Ok Thank you i tryed to reduce the resilency time and it worked perfectly,
another thing that i would try is how to "mark as synchronized" one node from powershell couse the trial license will expire soon i would like to simulate a total black out and a recovery, i dont understand how to use properly commands from powershell and in the "examples" i cant find "Mark as synchronized"
Thanks

Mon Oct 07, 2019 9:25 am

First of all, just be informed the trial license will not become a free one once it expires. You will need to rebuild your StarWind environment with a free license.
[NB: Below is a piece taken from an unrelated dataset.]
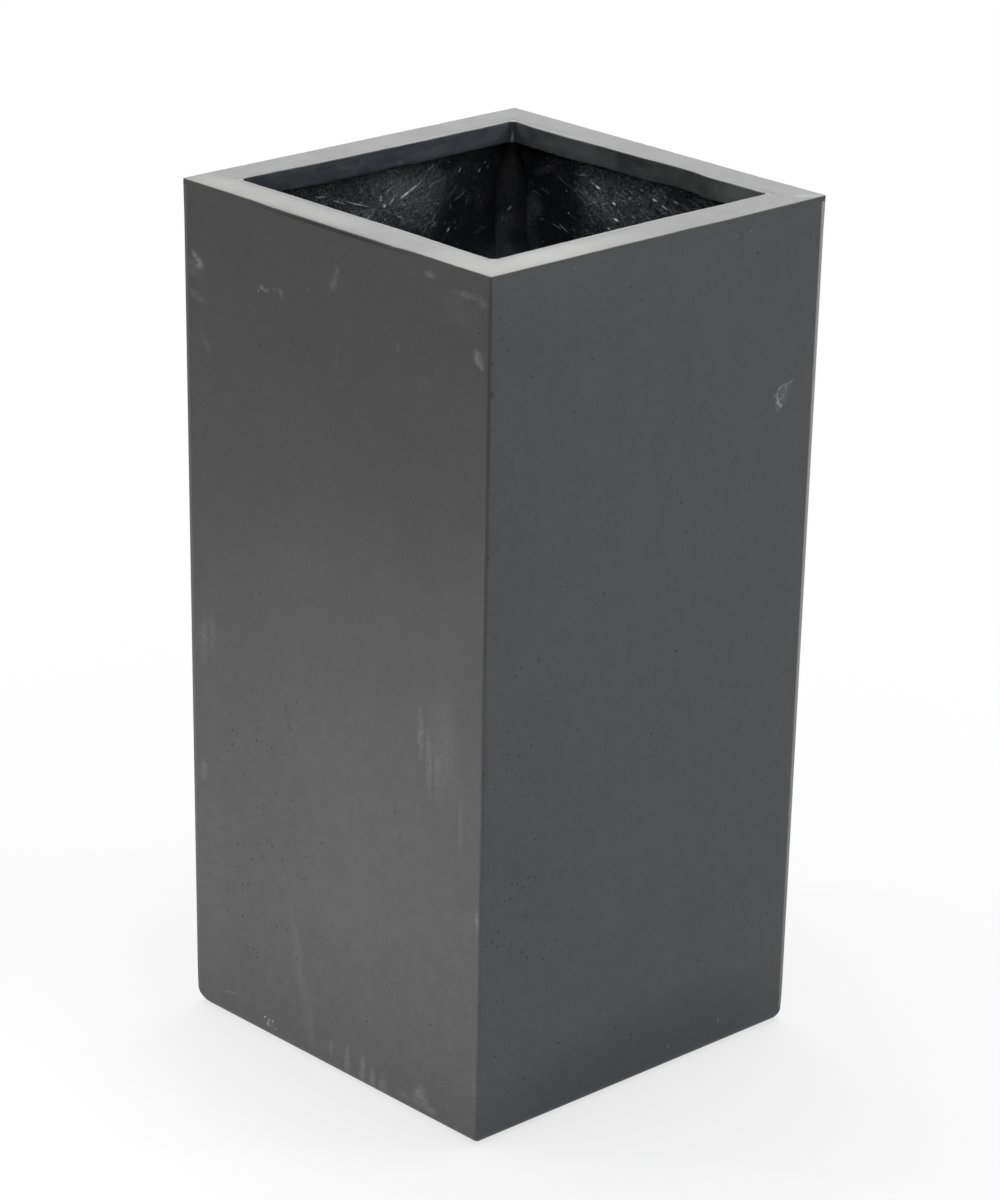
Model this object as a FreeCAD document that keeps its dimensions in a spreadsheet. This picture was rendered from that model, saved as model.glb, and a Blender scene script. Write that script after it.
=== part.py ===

As for marking a device as synchronized, you need to check SyncHADevice.ps1:
a. If you need to run synchronization for the selected device from the current node to the partner, just run the script for the device in question (default value is HAIMage1);
b. If you need to mark the device as synchronized, comment

#$device.Synchronize([SwHaSyncType]::SW_HA_SYNC_FULL, "")

and uncomment

Code: Select all

$device.MarkAsSynchronized()

Alternatively, check SyncHaDeviceAdvanced.ps1 for more options.

erikdrvn · Mon Oct 07, 2019 9:51 am

i have already a free license ,
i changed the license on the 2 nodes,
( server then click on registration then "modify" on the right, and now seems be ok no error or anything it says that the free license is registered) i have done it for understand how powershell command works,
so now i have the two nodes on free license, the trial license is completely removed, so when the day of expiring of the old trial license (that im not using anymore) will arrive,the cluster will crash?

Mon Oct 07, 2019 10:16 am

If you have already replaced the license, it is not expected to crash. It could crash only on condition the license would still be trial.